Biscuit Brothers – Get Up & Go: If you are one of the lucky PBS markets that carry the Biscuit Brothers, you are familiar with this music-filled show. We have been enjoying their YouTube video clips for years, and can now sing along to some of the greatest Cajun, rock, country, polka, jazz, swing, and a capella tunes heard on the Emmy-Award winning show.

Recess Music’s UR Some 1 and Big Bully compilations: Great compilations with great messages. On UR Some 1, artists like Peter Himmelman share the message of self-confidence while Big Bully has artists like The Hipwaders and Renee & Jeremy spreading the message of being generous and kind.

Mr. Leebot – Erratic Schematic: Plug it in and turn up the kindietronica, with Mr. Leebot’s inimitable new wave sound.

Hope Harris – Cousins Jamboree: With Dan Zanes’ production talent behind it, you know it will be a treat for the ears. If you are looking for a little twang and new, original tunes, you can’t go wrong with Hope’s first kindie rock release.

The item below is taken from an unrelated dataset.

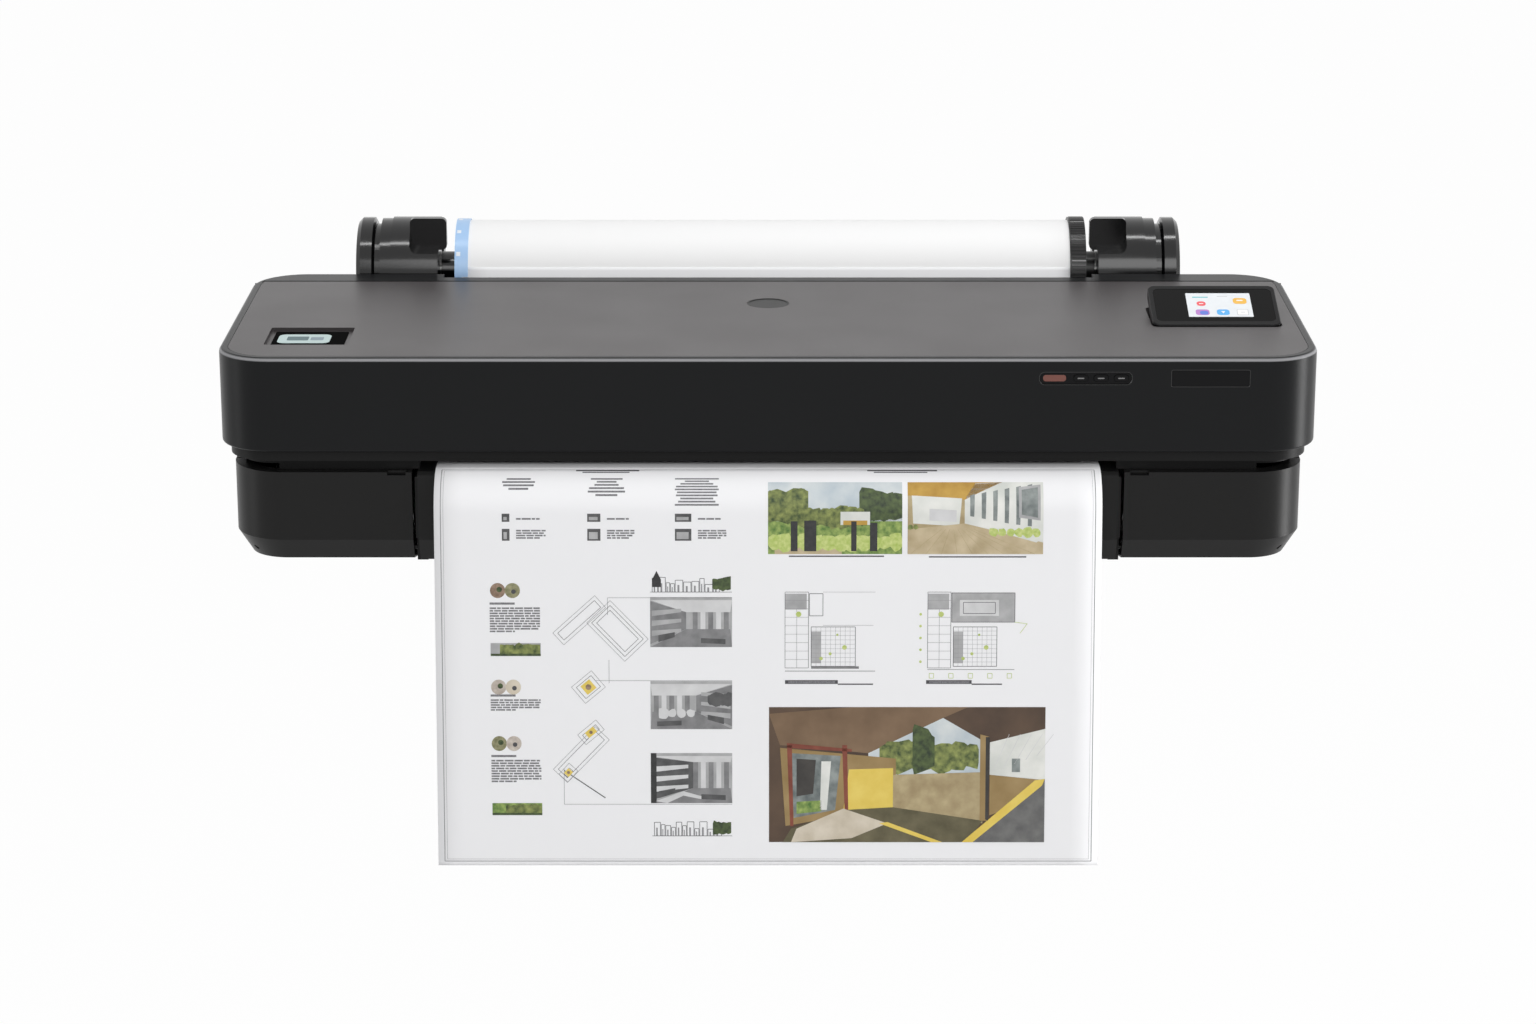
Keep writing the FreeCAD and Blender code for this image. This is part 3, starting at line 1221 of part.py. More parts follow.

Doctor Noize – The Ballad of Phineas McBoof: For the kindie rocker who wants more than just the music, Doctor Noize (aka Cory Cullinan) has created a transmedia property around ‘Phineas McBoof.’ The colorful character creations of his music are brought to life on the page, kicking off a new kid’s property to watch out for.

Lucky DiazLucky Diaz and the Family Jam Band

My Name is Handel – The Story of Water Music: Cool down time in the minivan? Let the London Philharmonic Orchestra introduce your kids to German composer Handel with an educational intro to his life and his instruments.

Beethoven’s Wig – Sing Along Piano Classics: Another way to intro kids to classical music? Add some silly lyrics to them. Richard Perlmutter has nailed this formula, and attacks piano classics on his fifth release of remade masterpieces.

In The Nick of Time – Making Silly Faces: The third release from Nick Deysher’s In the Nick of Time act brings a high-energy mix of genre-hopping with songs tackling “hot topics” like manners and healthy-eating.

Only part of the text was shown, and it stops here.